Ici Iseut est accusé par trois barons. Elle prouve son innocence par un jugement de Dieu et les barons sont mis à mort par Tristan et son maître Gouvernal. Il s’agit bien d’une figure chrétienne (dans le cadre de la féodalité : le jugement de Dieu) qui s’impose à une figure préchrétienne et pré-féodale (la justice des barons, des chevaliers, de la force brutale).

Le croisement est subtil mais aussi explosif. Dans cette œuvre en son état de conservation partielle il semble que ce soit la deuxième figure qui l’emporte. Dans le roman complet, autant qu’on puisse le retrouver ou reconstituer, il s’agit de la victoire difficile à la fois de la première figure de justice  chrétienne et de l’amour comme une force vitale que l’on doit contrôler, dominer, apprivoiser, et ce toujours sans prendre en considération l’âge de Marc et de Tristan. La libération de l’amour et de la femme sont encore très loin sur la route de la civilisation occidentale.

Notons enfin que cette version du roman étant incomplète le jugement que l’on peut porter sur lui est nécessairement incomplet, et certains diront faux. Mais on ne peut juger d’une œuvre que dans l’état où on peut la consulter. De toute évidence ce texte justifie l’adultère au nom de l’amour, mais cet amour n’a rien de courtois malgré la référence au Roi Arthur car il est fondé sur le mensonge et surtout sur la satisfaction charnelle en premier lieu et comme objectif principal. On est très loin de l’idéal courtois, ou bien nous devons revoir complètement notre conception de cet amour courtois.

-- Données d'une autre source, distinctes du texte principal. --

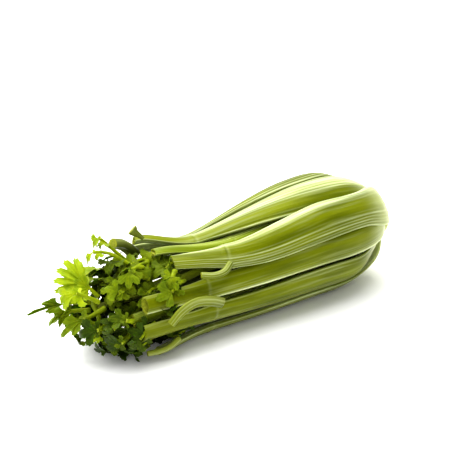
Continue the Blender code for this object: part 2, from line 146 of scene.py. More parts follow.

On comprend alors que je considère comme plutôt superficiels à la fois la préface de Philippe Walter et le dossier de Corina Stanesco. L’un comme l’autre prennent une position comparatiste et manquent le coche historique du 12ème siècle qui est le siècle du triomphe chrétien par la réforme religieuse vieille de trois siècles qui entraine la réforme sociale (75 jours chômés par an), la réforme agraire féodale mais aussi technique (collier, rotation des récoltes, irrigation, drainage, généralisation de la propriété féodale), la révolution  proto-industrielle des moulins à eau pour remplacer le travail humain (grains, huile, tan, foulon pour le chanvre) et bien sîr la Paix de Dieu (qui démarre à la fin du 10ème siècle qui permet le développement d’un vrai réseau de commerce au niveau européen. Ce n’est pas parce que des œuvres de l’inde, de l’Iran, et/ou de l’Europe se ressemblent qu’elles ont un lien quelconque entre elles (sauf a vouloir en revenir aux archétypes de Jung, des archétypes totalement coupés de la réalité historique de leur phylogenèse). Mais surtout le sens que l’œuvre considérée prend en son temps d’émergence est entièrement dépendant des situations, transformations et patrimoine-innovation de son temps et de lui seul.

Cette version nous pousse donc à aller vérifier d’autres versions de l’époque, souvent elles aussi parcellaires, mais qui toutes sont bien sûr différentes des versions plus récentes.